A notable technical safeguard is a “waiting period” rule: after completing one detached-worker period, a person cannot immediately start a new detached-worker period until a waiting period of six months (or equal to the previous detached period if it was less than six months) has expired. This discourages continuous long-term stays being structured as repeated “short” detachments.

Who is covered and what laws are in scope?

The SSA applies to a person carrying out an employed activity who is, or has been, subject to the legislation of either State.

On the UK side, it covers contributions-related laws such as the Social Security Contributions and Benefits Act 1992 (and related instruments), including provisions also applicable to the Isle of Man and Guernsey as described in the agreement’s scope section. On India’s side, it applies to legislation concerning old-age and survivors pension and permanent total disability pension within the agreement’s defined scope.

Economic impact: why it matters for professionals and firms

The immediate benefit is cost relief—workers avoid paying social security contributions in two countries for the same assignment period, which can improve take-home pay, while employers face lower compliance and assignment costs. The MEA also states the agreement is expected to enhance India–UK partnerships in the service sector, leveraging high skills and innovative service ecosystems in both countries.

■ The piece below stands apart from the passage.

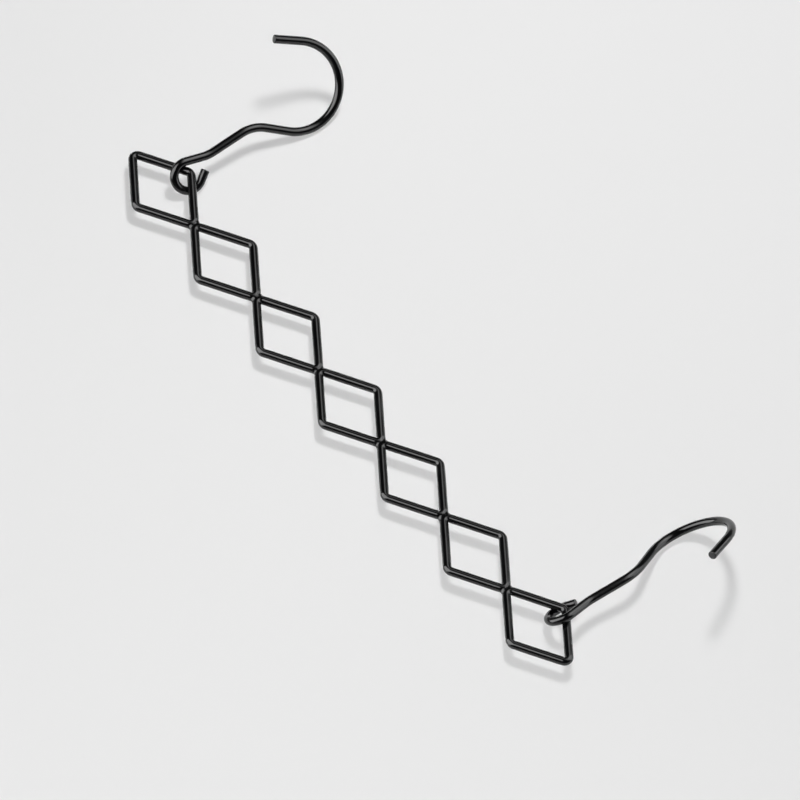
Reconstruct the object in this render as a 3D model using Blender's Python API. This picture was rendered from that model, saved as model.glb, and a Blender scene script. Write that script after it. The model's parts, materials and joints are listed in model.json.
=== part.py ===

Media and policy commentary around the India–UK trade package has projected that the “double contribution” relief could translate into large annual savings for Indian firms and workers (often cited at over ₹4,000 crore). (Exact firm-level savings will depend on salary structures, assignment lengths, and contribution rules that apply in each case.)

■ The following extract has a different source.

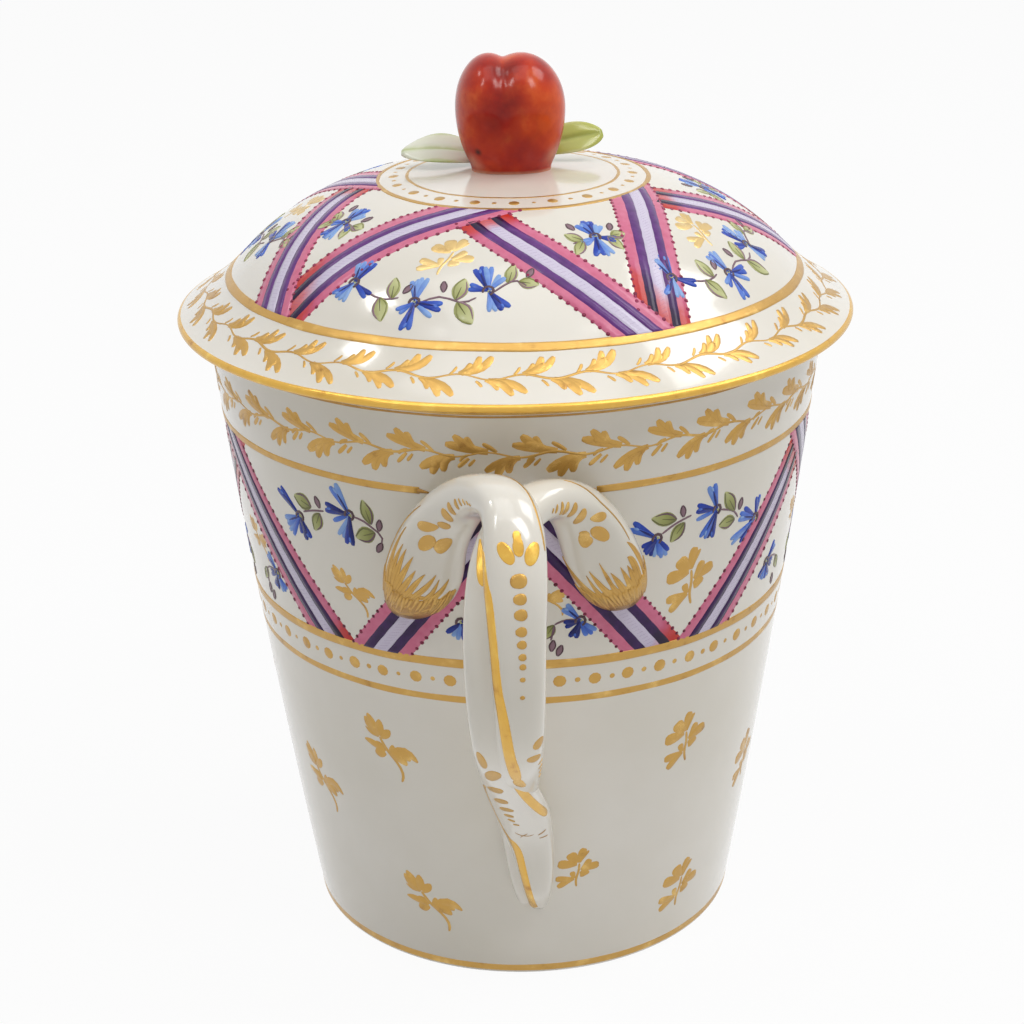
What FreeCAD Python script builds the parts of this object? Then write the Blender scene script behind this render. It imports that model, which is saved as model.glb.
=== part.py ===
import FreeCAD, Part

# A covered chocolate cup in hard porcelain, in millimetres, with +Z up.
# The origin is the middle of the foot ring's resting plane, on the axis of the beaker, and the
# handle points to -Y. The beaker and its handle are luted together and fired as one piece. The
# cover, with its fruit and leaves, is fired as a second piece and only rests on the lip.

import math
import os

import Sketcher
from FreeCAD import Placement, Rotation, Vector

DOC = FreeCAD.newDocument("ChocolateCup")

# Driving dimensions: alias, value, what it measures
SIZES = [
    ("cup_height", 90.4, "lip above the foot's resting plane"),
    ("base_radius", 31.4, "outside of the beaker at the foot"),
    ("lip_radius", 43.45, "outside of the beaker at the lip"),
    ("wall_bow", 0.6, "swell of the side past a straight taper"),
    ("wall", 2.6, "thickness of the beaker's side"),
    ("bottom", 3.6, "thickness of the beaker's bottom"),
    ("foot_height", 1.3, "depth of the recess under the bottom"),
    ("foot_width", 2.6, "width of the foot ring"),
    ("foot_round", 0.7, "rounding of the foot ring's outer edge"),
    ("lip_round", 0.7, "rounding of the lip's two edges"),
    ("inner_round", 6.0, "rounding inside, between bottom and side"),
    ("handle_top", 82.3, "height of the strap's middle line at the top of the loop"),
    ("handle_foot", 12.8, "height of the handle's lower tip"),
    ("handle_reach", 23.4, "furthest stand-off of the strap's middle line from the side"),
    ("strap_width", 6.5, "width of a strap in the middle of the loop"),
    ("strap_thickness", 4.4, "thickness of a strap in the middle of the loop"),
    ("root_sink", 1.0, "depth of a strap end's middle line inside the side"),
    ("root_thickness", 1.8, "thickness of a strap end inside the side"),
    ("cover_radius", 47.5, "outside of the cover's brim"),
    ("dome_height", 19.95, "top of the cover's crown above the lip"),
    ("crown_arc", 175.0, "radius of the crown, the flat middle of the dome"),
    ("crown_angle", 5.0, "slope in degrees where the crown passes into the shoulder"),
    ("shoulder_arc", 36.5, "radius of the dome's shoulder"),
    ("neck_angle", 46.4, "slope in degrees where the shoulder turns out into the brim"),
    ("brim_sweep", 36.0, "radius of the brim's hollow"),
    ("rim_top", 1.42, "upper edge of the brim's rounded rim above the lip"),
    ("rim_bottom", 0.3, "lower edge of the rim above the lip"),
    ("rim_swell", 0.385, "how far the rim swells past its two edges"),
    ("cover_wall", 2.8, "thickness of the dome"),
    ("seat_overhang", 0.7, "flat seat of the cover past the lip's outside"),
    ("ring_clearance", 0.7, "play between the locating ring and the beaker"),
    ("ring_depth", 4.6, "depth of the locating ring below the lip"),
    ("ring_width", 2.5, "thickness of the locating ring"),
    ("ring_draft", 0.6, "how much narrower the locating ring is at its lower edge"),
    ("ring_bevel", 0.7, "bevel of the locating ring's two lower edges"),
    ("fruit_offset", -0.35, "middle of the fruit's foot to the side of the axis"),
    ("fruit_girth", 8.4, "height of the fruit's widest place above the crown"),
    ("fruit_rise", 7.55, "top of the fruit above its widest place"),
    ("fruit_hang", 9.6, "how far the lobes would reach down from there"),
    ("fruit_depth", 6.9, "half of the fruit's depth, front to back"),
    ("lobe_offset", -0.9, "middle of the two lobes to the side of the axis"),
    ("lobe_spacing", 4.4, "distance between the middles of the two lobes"),
    ("left_lobe", 4.75, "half width of the smaller lobe"),
    ("right_lobe", 6.1, "half width of the larger lobe"),
    ("seat_radius", 6.4, "foot of the fruit where it joins the crown"),
    ("seat_neck", 5.4, "fruit's neck just above that"),
    ("seat_height", 1.6, "height of the flare under the fruit"),
    ("leaf_length", 12.4, "leaf from root to tip"),
    ("leaf_width", 6.4, "leaf across its middle"),
    ("leaf_thickness", 1.1, "thickness of a leaf"),
    ("leaf_bend", 17.0, "radius that a leaf is arched to"),
    ("right_root", 1.35, "root of the right leaf from the fruit's middle, to the side"),
    ("left_root", 2.85, "root of the left leaf from the fruit's middle, to the side"),
    ("leaf_back", 4.5, "root of a leaf behind the fruit's middle"),
    ("leaf_lift", 1.3, "height over the crown at which a leaf's arch starts"),
    ("stalk_radius", 1.3, "radius of the short stalk behind the fruit"),
    ("stalk_length", 9.0, "stalk from the fruit's middle to its cut end"),
]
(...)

India’s MEA explicitly links this SSA to the broader India–UK trade deal, recalling that both governments committed to conclude a social security agreement at the time of signing CETA in July 2025. The SSA is planned to come into effect together with CETA, which the MEA says is targeted for implementation during the first half of the current year (2026)—subject to completion of domestic legal/constitutional requirements.

Importantly, the UK-published treaty text states: “[The Agreement is not in force]”, meaning signing has happened but entry into force requires the formal notification/exchange process.

How it will work for an Indian employee (example)

If an Indian IT professional is sent by an India-based employer to the UK for a client project for 18–30 months, the SSA allows them to remain under India’s applicable social security legislation during the eligible period, rather than contributing in both jurisdictions. They (or their employer, with consent) would apply for the certificate confirming the applicable legislation so exemption can be claimed in the host country.

UPSC relevance

  • GS 2 (IR): India–UK bilateral cooperation and cross-border workforce mobility.
  • GS 2 (Social Justice): Social security coverage/continuity for temporary overseas workers.
  • GS 3 (Economy): Services sector competitiveness and lower compliance costs for firms.
  • GS 2+3 (Trade): How SSAs complement broader trade frameworks (CETA/FTA ecosystem).
  • Prelims: Key terms—double contribution, 36‑month exemption, Certificate of Coverage (CoC).

FAQs

Q1. What is the India–UK Social Security Agreement (SSA)?

It is a bilateral agreement signed in New Delhi on 10 February 2026 to avoid double social security contributions for eligible employees on temporary assignments between India and the UK.

Q2. Who signed the SSA?

It was signed by Foreign Secretary Vikram Misri for India and British High Commissioner Lindy Cameron for the UK.

Q3. What is the maximum exemption period under the SSA?

The key detached-worker provision applies for assignments with anticipated duration up to 36 months.

Q4. What is a Certificate of Coverage (CoC)?

It is a certificate issued by the competent institution confirming which country’s social security legislation applies, helping workers avoid dual contributions.

Q5. When will the SSA come into force?

The MEA states it will come into effect alongside CETA, planned for the first half of 2026, after both sides complete required domestic processes and exchange notifications.